Friday, Oct. 26, 1962

Still Waiting to Hear

To hear President Kennedy on the campaign trail, about the only thing that really counts is whether the next U.S. Congress will be even more lopsidedly Democratic than the last. In some ways, what Kennedy does not say is more significant than what he does.

Kennedy argues that he needs even more Democrats in Congress in order to put through his domestic welfare programs. Last week in Connecticut, he passed the word again. On the green in Waterbury, he cried: "Too many times I have seen fights won and lost by one. two or three votes, on housing, and medical care for the aged, and education, and farming, and all the rest. I don't want to see the next two years spent with a Congress in the control of the Republicans* and an Executive in control of the Democrats, and nothing being done which must be done if this country is going to move ahead."

In the Midwest, the President resounded his theme. In Springfield, Ill., he spoke of agriculture: "In the last 21 months we have not. by any means, solved the farm problem. But we have achieved the best two-year advance in farm income of any two years since the Depression.
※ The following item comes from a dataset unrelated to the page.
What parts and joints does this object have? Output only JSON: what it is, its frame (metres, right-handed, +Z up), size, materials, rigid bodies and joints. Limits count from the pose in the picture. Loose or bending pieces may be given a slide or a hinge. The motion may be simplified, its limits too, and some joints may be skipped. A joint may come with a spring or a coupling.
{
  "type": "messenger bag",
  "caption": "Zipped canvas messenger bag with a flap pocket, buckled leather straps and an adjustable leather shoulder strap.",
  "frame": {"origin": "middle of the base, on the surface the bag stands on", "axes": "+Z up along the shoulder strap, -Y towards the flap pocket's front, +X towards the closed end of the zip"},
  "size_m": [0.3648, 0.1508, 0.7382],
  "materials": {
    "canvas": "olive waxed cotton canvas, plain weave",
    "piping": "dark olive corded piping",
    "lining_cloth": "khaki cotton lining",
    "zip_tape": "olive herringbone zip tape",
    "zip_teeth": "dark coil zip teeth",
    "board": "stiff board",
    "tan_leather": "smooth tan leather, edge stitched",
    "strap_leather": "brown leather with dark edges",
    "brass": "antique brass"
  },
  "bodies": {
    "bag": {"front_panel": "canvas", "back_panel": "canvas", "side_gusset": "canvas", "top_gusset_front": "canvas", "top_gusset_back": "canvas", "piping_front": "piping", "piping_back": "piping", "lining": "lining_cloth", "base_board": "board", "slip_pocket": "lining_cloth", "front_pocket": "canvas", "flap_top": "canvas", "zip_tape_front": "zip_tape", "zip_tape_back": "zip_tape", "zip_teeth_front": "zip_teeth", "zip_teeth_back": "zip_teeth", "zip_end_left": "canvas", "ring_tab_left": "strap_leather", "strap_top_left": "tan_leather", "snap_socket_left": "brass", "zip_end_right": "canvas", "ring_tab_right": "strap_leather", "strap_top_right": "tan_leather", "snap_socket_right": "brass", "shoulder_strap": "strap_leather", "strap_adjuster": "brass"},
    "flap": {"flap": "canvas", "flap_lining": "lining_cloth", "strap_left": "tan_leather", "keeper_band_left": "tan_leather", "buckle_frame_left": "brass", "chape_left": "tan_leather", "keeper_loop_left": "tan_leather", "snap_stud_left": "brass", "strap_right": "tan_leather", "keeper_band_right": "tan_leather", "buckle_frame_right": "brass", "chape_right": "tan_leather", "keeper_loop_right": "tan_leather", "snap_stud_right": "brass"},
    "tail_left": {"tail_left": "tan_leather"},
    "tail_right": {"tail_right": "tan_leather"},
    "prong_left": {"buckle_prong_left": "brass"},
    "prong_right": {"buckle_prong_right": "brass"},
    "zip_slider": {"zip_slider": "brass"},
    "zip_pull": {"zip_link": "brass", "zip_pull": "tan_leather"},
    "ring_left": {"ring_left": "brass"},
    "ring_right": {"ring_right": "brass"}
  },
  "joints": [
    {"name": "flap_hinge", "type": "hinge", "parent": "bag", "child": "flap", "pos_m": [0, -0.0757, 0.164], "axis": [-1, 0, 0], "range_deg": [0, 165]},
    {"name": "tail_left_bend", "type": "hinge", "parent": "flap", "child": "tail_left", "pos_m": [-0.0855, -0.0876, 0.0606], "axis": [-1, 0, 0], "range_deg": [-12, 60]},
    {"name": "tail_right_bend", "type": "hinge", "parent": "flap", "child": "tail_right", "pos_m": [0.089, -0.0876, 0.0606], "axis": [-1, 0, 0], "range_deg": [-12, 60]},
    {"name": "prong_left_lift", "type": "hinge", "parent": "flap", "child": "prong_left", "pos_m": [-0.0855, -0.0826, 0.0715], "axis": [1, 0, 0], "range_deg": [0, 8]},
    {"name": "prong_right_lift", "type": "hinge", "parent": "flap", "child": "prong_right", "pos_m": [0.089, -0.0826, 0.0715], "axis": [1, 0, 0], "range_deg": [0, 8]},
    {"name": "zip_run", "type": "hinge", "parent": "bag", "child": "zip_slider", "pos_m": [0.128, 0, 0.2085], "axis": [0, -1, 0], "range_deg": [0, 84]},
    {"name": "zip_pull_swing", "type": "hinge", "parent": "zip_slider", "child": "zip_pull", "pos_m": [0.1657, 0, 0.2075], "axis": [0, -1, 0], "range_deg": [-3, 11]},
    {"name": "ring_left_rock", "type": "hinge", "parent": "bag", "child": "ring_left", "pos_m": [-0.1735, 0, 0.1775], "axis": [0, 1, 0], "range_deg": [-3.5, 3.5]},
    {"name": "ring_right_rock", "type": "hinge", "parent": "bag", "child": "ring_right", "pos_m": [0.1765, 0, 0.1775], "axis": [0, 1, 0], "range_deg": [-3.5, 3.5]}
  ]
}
At the same time we reduced our wheat and feed grain surpluses by 700 million bushels."

In Chicago, countering a charge made by Eisenhower a fortnight ago, he held forth to $100-a-plate diners in the vast new McCormick Place exhibition hall. "I am not asking for one-party government," he insisted. "I am asking that you vote for the one party which is willing to work for progress. I am asking for enough help to get the job done. In the 87th Congress the health-care bill was defeated in the Senate by one vote, the full powers of the trade bill were saved by one vote, the original emergency public works bill was defeated by one vote, and in the House the farm bill was defeated by five votes and the tax bill saved by twelve."
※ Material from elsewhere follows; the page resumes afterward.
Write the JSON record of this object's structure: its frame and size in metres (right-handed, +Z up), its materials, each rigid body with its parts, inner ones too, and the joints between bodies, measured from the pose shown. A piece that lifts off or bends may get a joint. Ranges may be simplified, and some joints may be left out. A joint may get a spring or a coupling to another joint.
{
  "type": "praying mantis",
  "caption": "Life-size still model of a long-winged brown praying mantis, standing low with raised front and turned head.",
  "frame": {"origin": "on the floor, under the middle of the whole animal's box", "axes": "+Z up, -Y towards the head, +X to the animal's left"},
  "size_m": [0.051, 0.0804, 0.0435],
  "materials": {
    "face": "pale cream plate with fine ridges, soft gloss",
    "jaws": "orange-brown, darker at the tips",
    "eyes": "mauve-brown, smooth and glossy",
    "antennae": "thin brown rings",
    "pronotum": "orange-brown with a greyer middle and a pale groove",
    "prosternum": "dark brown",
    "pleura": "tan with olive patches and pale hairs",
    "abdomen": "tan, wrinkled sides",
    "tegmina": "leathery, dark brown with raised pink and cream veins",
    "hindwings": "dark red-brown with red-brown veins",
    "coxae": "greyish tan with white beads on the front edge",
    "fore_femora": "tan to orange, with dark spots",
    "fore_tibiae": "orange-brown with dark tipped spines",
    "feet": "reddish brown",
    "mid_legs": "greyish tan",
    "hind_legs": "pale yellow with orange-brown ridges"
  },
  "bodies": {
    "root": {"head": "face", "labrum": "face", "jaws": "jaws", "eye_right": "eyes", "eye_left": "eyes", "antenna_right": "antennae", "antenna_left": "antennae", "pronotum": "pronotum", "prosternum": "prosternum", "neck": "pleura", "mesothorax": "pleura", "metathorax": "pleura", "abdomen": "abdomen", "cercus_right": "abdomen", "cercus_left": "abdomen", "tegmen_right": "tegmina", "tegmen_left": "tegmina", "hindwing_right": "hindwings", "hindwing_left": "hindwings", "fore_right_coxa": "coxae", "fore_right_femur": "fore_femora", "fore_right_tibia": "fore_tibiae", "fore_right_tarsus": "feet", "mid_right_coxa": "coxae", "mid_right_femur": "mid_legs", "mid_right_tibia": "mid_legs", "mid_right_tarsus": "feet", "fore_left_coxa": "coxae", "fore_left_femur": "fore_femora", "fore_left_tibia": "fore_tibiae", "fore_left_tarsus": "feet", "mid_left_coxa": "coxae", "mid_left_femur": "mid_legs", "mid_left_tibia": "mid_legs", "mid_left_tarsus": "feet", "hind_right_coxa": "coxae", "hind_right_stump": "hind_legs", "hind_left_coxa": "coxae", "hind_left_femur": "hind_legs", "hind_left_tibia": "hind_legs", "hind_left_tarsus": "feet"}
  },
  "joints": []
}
Through it all. the President avoided anything more than passing reference to the international problems of the U.S. Cuba might as well have been on another planet. A White House aide explained--at least in part--the strategic thinking: "Medicare, depressed areas, aid to education--these are still the issues that are going to get votes or lose them." Maybe so--and maybe not. In any event, at week's end Kennedy canceled trips into several states, flew back to Washington suffering from a cold accompanied by a slight fever. His illness, plus the fact that he is bypassing foreign policy while on the stump and has not held a press conference in six weeks, makes it unlikely that the voters will hear before Election Day from their President about the issues that seem to concern them most.

* There is not the faintest chance that Republicans will control the next Senate, only an outside possibility that they will take control of the House.